Again, we will return to our t-test command, just like we did before, only this time, we will tell Stata to test the difference in means between two groups: prisons without work release and prisons with work release. We will keep our restriction to minimum security prisons. By using the , by()
option in Stata, we can tell Stata to run the t-test between all categories in the the variable work release. Stata will use the null hypothesis that the difference between the categories is actually 0 and compute the test statistics needed for testing that hypothesis. The code looks like this:
. ttest discipline if security_level == 4, by(workrelease)
Two-sample t test with equal variances
------------------------------------------------------------------------------
Group | Obs Mean Std. err. Std. dev. [95% conf. interval]
---------+--------------------------------------------------------------------
0 | 765 336.5699 31.20597 863.1145 275.3103 397.8296
1 | 827 116.8658 7.503047 215.7697 102.1385 131.5931
---------+--------------------------------------------------------------------
Combined | 1,592 222.4397 15.73096 627.6634 191.5841 253.2953
---------+--------------------------------------------------------------------
diff | 219.7042 31.01002 158.8793 280.529
------------------------------------------------------------------------------
diff = mean(0) - mean(1) t = 7.0849
H0: diff = 0 Degrees of freedom = 1590
Ha: diff < 0 Ha: diff != 0 Ha: diff > 0
Pr(T < t) = 1.0000 Pr(|T| > |t|) = 0.0000 Pr(T > t) = 0.0000
Here, Stata now computes a table with the N, mean, standard error and deviation, and 95% confidence interval for both groups; the same statistics for the two groups combined; and the difference between the two group averages.
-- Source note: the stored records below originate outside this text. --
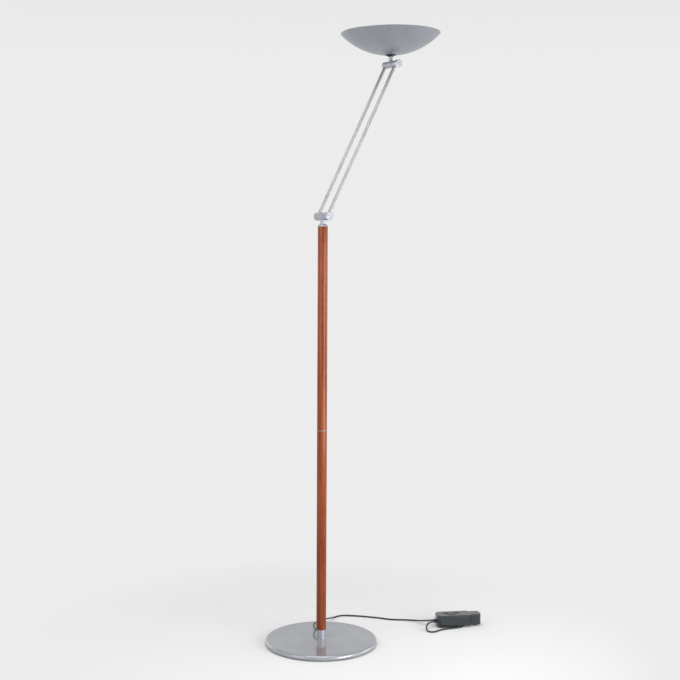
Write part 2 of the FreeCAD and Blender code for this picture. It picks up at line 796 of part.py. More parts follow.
def bowl():
    bore = "(stem_radius + fit_gap)"
    cup_edge = "(bowl_flat_radius - body_gap)"
    turned("seat_cup", "head", [
        (bore, "bowl_rise - cup_height"),
        ("cup_small_radius", "bowl_rise - cup_height"),
        (cup_edge, "bowl_rise - 2 * barrel_edge", "cup_flare_radius", "right"),
        (cup_edge, "bowl_rise"),
        (bore, "bowl_rise"),
    ])
    shell_depth = "(bowl_depth - bowl_band)"
    centre = "((bowl_radius^2 + %s^2 - bowl_flat_radius^2) / (2 * %s))" % (shell_depth, shell_depth)
    outer = "sqrt(bowl_flat_radius^2 + %s^2)" % centre
    inner = "(%s - bowl_wall)" % outer
    lip = "(bowl_radius - bowl_wall)"
    turned("bowl_shell", "head", [
        (bore, "bowl_rise"),
        ("bowl_flat_radius", "bowl_rise"),
        ("bowl_radius", "bowl_rise + " + shell_depth, outer, "left"),
        ("bowl_radius", "bowl_rise + bowl_depth"),
        (lip, "bowl_rise + bowl_depth"),
        (lip, "bowl_rise + %s - sqrt(%s^2 - %s^2)" % (centre, inner, lip)),
        ("sqrt(%s^2 - (%s - bowl_wall)^2)" % (inner, centre), BOWL_FLOOR, inner, "right"),
        (bore, BOWL_FLOOR),
    ])
    tube("bowl_washer", "head", bore, "bowl_washer_radius", BOWL_FLOOR, BOWL_NUT_LOW)
    nut("bowl_nut", "head", bore, BOWL_NUT_LOW)


def lamp():
    bore = "(stem_radius + fit_gap)"
    tube("carrier_sleeve", "head", bore, "sleeve_radius", SLEEVE_LOW, PAN_LOW)
    turned("reflector_pan", "head", [
        (bore, PAN_LOW),
        ("pan_floor_radius", PAN_LOW),
        ("pan_throat_radius", PAN_RIM + " - pan_wall"),
        ("pan_rim_radius", PAN_RIM + " - pan_wall"),
        ("pan_rim_radius", PAN_RIM),
        ("pan_throat_radius - pan_wall", PAN_RIM),
        ("pan_floor_radius - pan_wall", PAN_FLOOR),
        (bore, PAN_FLOOR),
    ])
    bracket = new_body("lamp_bracket")
    half = "(bracket_width / 2)"
    pad(bracket, outline(bracket, "XY_Plane", [
        (half, "-bracket_half"),
        (half, "bracket_half"),
        ("-" + half, "bracket_half"),
        ("-" + half, "-bracket_half"),
    ], PAN_FLOOR), "bracket_wall")
    pocket(bracket, ring(bracket, "XY_Plane", "0", "0", bore, PAN_FLOOR), "bracket_wall")
    place(bracket, "head")
    nut("bracket_nut", "head", bore, BRACKET_TOP)

    holder = new_body("lampholder_one")
    half = "(holder_width / 2)"
    pad(holder, outline(holder, "XY_Plane", [
        (half, "holder_inner"),
        (half, "holder_inner + holder_length"),
        ("-" + half, "holder_inner + holder_length"),
        ("-" + half, "holder_inner"),
    ], BRACKET_TOP), "holder_height")
    roof = value(BRACKET_TOP + " + holder_height")
    dress(holder, "Chamfer", lambda edge: edge.BoundBox.ZMin > roof - 1e-3, "holder_edge")
    socket = ring(holder, "XZ_Plane", "0", LAMP_AXIS, "lamp_cap_radius + fit_gap", "-holder_inner")
    pocket(holder, socket, "lamp_cap_end - holder_inner + fit_gap", along_normal=False)
    mirrored_pair("lampholders", "head", holder)

    shoulder = "(lamp_radius - lamp_cap_radius)"
    turned("lamp_tube", "lamp", [
        ("0", "-lamp_half"),
        ("lamp_cap_radius", "-lamp_half"),
        ("lamp_radius", "-lamp_half + " + shoulder, shoulder, "left"),
        ("lamp_radius", "lamp_half - " + shoulder),
        ("lamp_cap_radius", "lamp_half", shoulder, "left"),
        ("0", "lamp_half"),
    ], along="y")
    cap = new_body("lamp_cap_one")
    revolve(cap, outline(cap, "YZ_Plane", [
        ("lamp_half", "0"),
        ("lamp_half", "lamp_cap_radius"),
        ("lamp_cap_end", "lamp_cap_radius"),
        ("lamp_cap_end", "0"),
    ]), "H_Axis")
    mirrored_pair("lamp_caps", "lamp", cap)

    tube("safety_glass", "head", "0", "glass_radius", PAN_RIM, GLASS_TOP)
    clips = new_body("glass_clips")
    clips.AllowCompound = True
    low = PAN_RIM + " - pan_wall"
    rim = "(pan_rim_radius + fit_gap)"
    section = outline(clips, "XZ_Plane", [
        ("pan_throat_radius + clip_wall", low + " - clip_wall"),
        (rim + " + clip_wall", low + " - clip_wall"),
        (rim + " + clip_wall", GLASS_TOP + " + clip_wall"),
        ("glass_radius - clip_reach", GLASS_TOP + " + clip_wall"),
        ("glass_radius - clip_reach", GLASS_TOP),
        (rim, GLASS_TOP),
        (rim, low),
        ("pan_throat_radius + clip_wall", low),
    ])
    clip = pad(clips, section, "clip_width", both_ways=True)
    pattern = clips.newObject("PartDesign::PolarPattern", "clip_ring")
    pattern.Originals = [clip]
    pattern.Axis = (section, ["V_Axis"])
    pattern.Angle = 360
    pattern.setExpression("Occurrences", linked("clip_count"))
    clips.Tip = pattern
    doc.recompute()
    place(clips, "head")


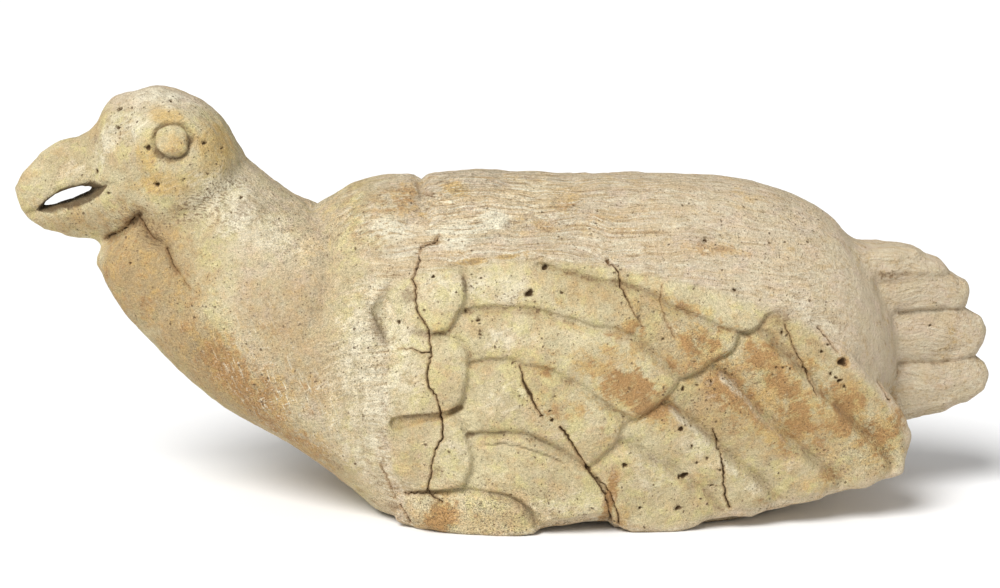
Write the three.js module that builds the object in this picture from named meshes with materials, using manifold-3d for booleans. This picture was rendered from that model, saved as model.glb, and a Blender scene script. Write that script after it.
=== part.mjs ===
// A hand-built terracotta bird at rest, about 430 mm from beak to tail, fired as one piece.
// Millimetres, +Z up. The bird faces -X and its tail points to +X.
// Outlines are drawn from the side as [x, z], and widths as [x, half width], on the bird's own datum.
// The finished figure is then cut flat underneath, centred along X and set on the ground.
import * as THREE from 'three';
import { mergeVertices } from 'three/addons/utils/BufferGeometryUtils.js';
import Module from 'manifold-3d';

// The body with the neck, from the throat to the rump.
const BODY = {
  start: -178,
  end: 177.5,
  startRounding: 20,
  endRounding: 30,
  top: [
    [-178, 118], [-150, 138], [-118, 147.5], [-108, 146.5], [-95, 135.5], [-86, 129.5], [-81, 127],
    [-77, 131], [-68, 137], [-58, 141], [-46, 143.4], [-33, 141], [-25, 143.6], [3, 144],
    [20, 142.4], [47, 143.2], [96, 141.5], [114, 138.8], [131, 133.2], [149, 121.6], [171, 99],
    [177.5, 90],
  ],
  bottom: [
    [-178, 93], [-157, 71.5], [-139, 52], [-122, 38.5], [-104, 28.5], [-86, 20.5], [-77, 15],
    [-68, 7.5], [-59, 0], [-48, -9], [-36, -12], [95, -12], [120, -4], [150, 12], [177.5, 40],
  ],
  halfWidth: [
    [-178, 27], [-165, 29], [-150, 32], [-130, 39], [-110, 47], [-90, 54], [-60, 60], [-40, 62.8],
    [0, 67.5], [50, 67], [90, 63], [120, 57], [145, 50], [165, 43], [177.5, 38],
  ],
  broadestZ: [
    [-178, 105], [-150, 92], [-120, 78], [-90, 62], [-50, 50], [0, 45], [100, 48], [150, 60], [177.5, 66],
  ],
  lowerSquareness: [[-178, 2.1], [-110, 2.2], [-50, 3.2], [0, 3.5], [110, 3.2], [177.5, 2.2]],
  upperSquareness: 2.2,
  around: 30,
  along: 42,
};

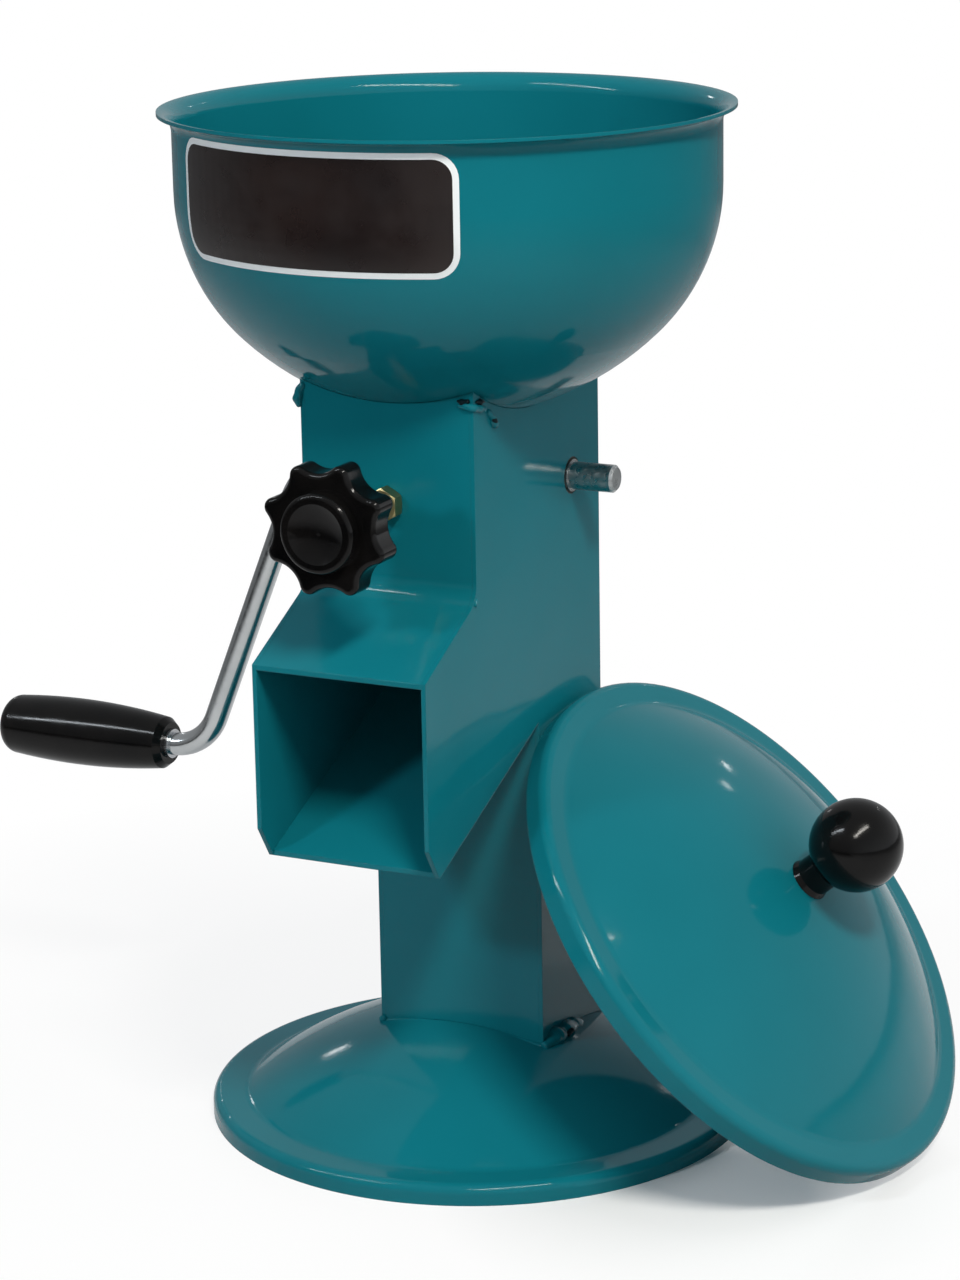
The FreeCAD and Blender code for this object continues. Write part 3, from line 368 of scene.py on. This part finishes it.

Again, the difference seems quite large: prisons without work release, on average, hand out 219 more citations than prisons with work release.
Below the table, you can see that Stata has provided the null and alternative hypotheses. The null is that the average of both groups is actually the same, or that there is no average difference in citations between prisons with and without work release (Stata puts this as H0: diff = 0
). Again, looking to the alternative hypothesis that the difference between these two groups of prisons is not 0, we can see that there is a 0.0000 probability of a sample of 1,592 prisons showing an average difference of 219 citations if the null hypothesis of no difference was true. In other words, we can be very confident in rejecting the null hypothesis that work release programs make no difference in citation rates!